Revision history for this message
Tom Verdaat (tom-verdaat) wrote :

We upgraded to the vlan 1.9-3.2ubuntu1.16.04.3 package and our networking broke horribly in a very similar way.

Let me start with our networking configuration. Two slaves, a bond and a vlan on top of that bond:

auto eno1
iface eno1 inet manual
   mtu 1500
   bond-master bond1
   bond-primary eno1

auto eno2
iface eno2 inet manual
   mtu 1500
   bond-master bond1

auto bond1
iface bond1 inet static
   mtu 1500
   address 10.10.10.3
   bond-miimon 100
   bond-mode active-backup
   bond-slaves none
   bond-downdelay 200
   bond-updelay 200
   dns-nameservers 10.10.0.1
   netmask 255.255.0.0

auto bond1.2
iface bond1.2 inet static
   mtu 1500
   address 10.11.10.3
   netmask 255.255.0.0
   vlan-raw-device bond1

This fails to come up correctly, both during boot and manually.
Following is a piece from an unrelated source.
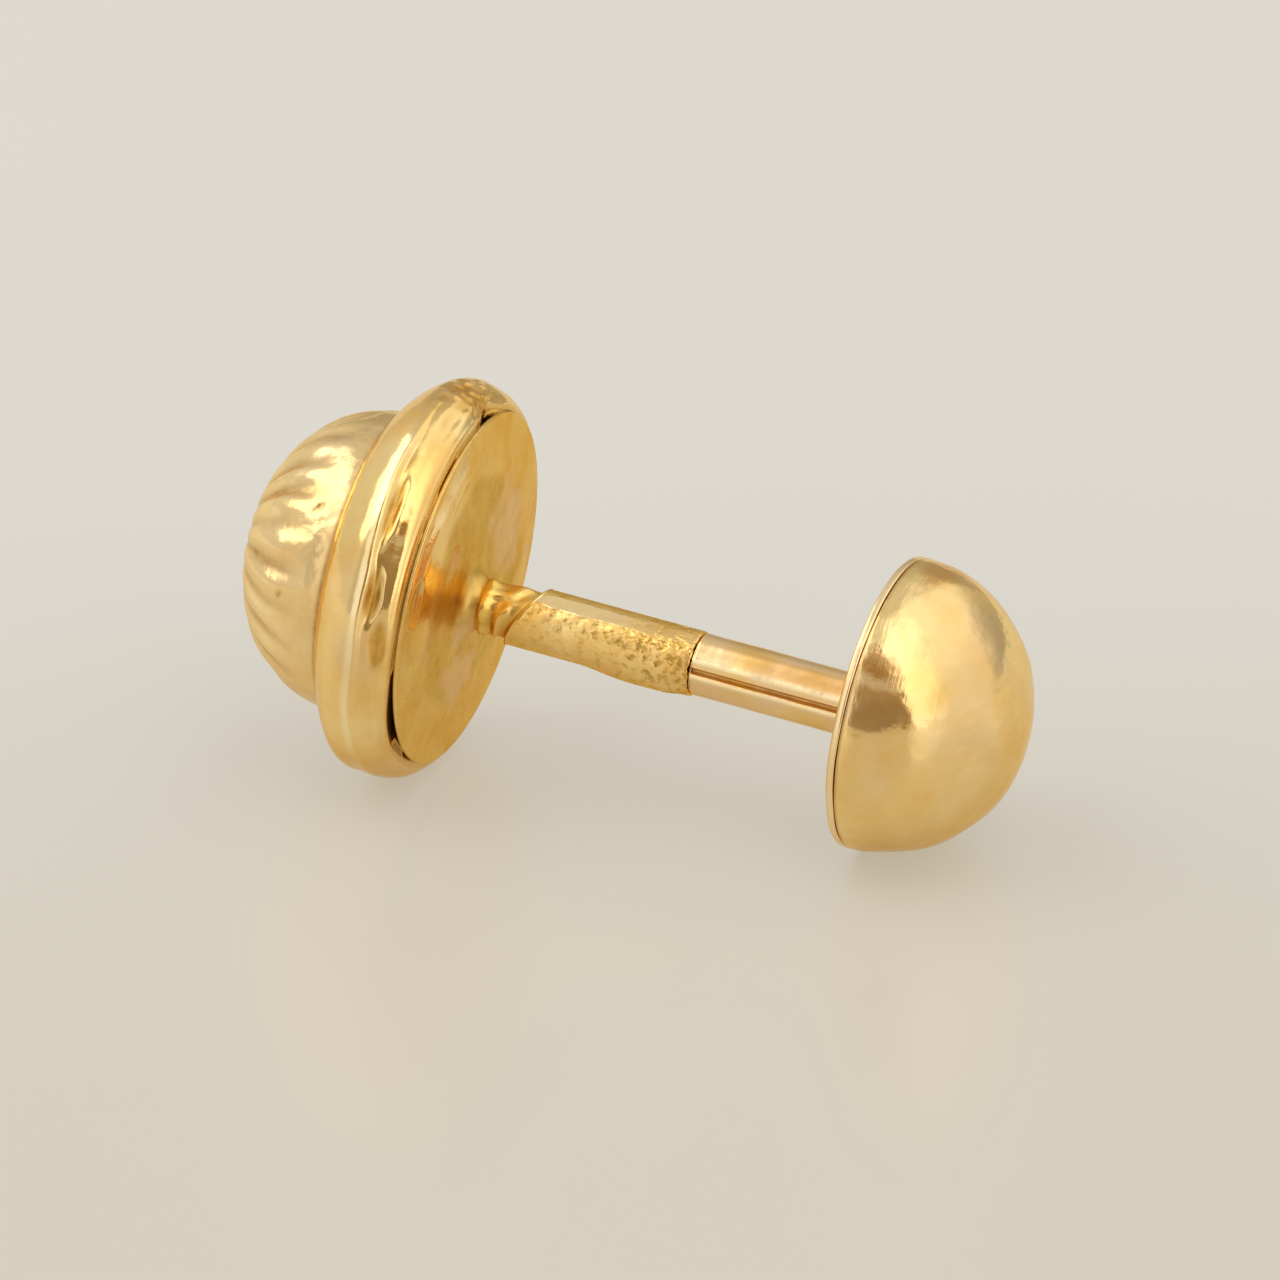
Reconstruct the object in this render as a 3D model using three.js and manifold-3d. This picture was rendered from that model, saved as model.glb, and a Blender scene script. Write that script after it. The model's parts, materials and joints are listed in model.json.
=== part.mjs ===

Bringing up either eno1, eno2, bond1 or bond1.2 all result in the same problem: "ifup: waiting for lock on /run/network/ifstate.bond1".

Problem seems to be that ifup tries to bring up the base bond1 interface *again*. Even if it is already up. And it gets stuck waiting for the bond1 interface to be unlocked so it can bring it up, but it is already up and thus locked so that will never happen.

We also tried bringing all interfaces down and just running "ifup bond1.2" but that results in the same behavior.

Only workaround that seemed to work for us was to:
1) temporarily remove the bond1.2.cfg from /etc/network/interfaces.d
2) bring up eno1, eno2 and bond1
3) put the bond1.2.cfg back in its place
4) run "ifup bond1.2"
5) using another terminal, list all open processes using "ps -ef | grep ifup"
6) kill the "ifup bond1" process

The "ps -ef | grep ifup" during step 5, outputs two ifup processes. One for bond1 and one for bond1.2. As soon as we kill the "ifup bond1" process, the "ifup bond1.2" process completes immediately and correctly configures the vlan 2 subinterface.

This is clearly linked to vlan, because our infiniband interfaces work just fine. Also it worked just fine before upgrading the package. So my best guess would be that something broke in the code that detects if the vlan-raw-device is up. Perhaps related to LP #1573272 ?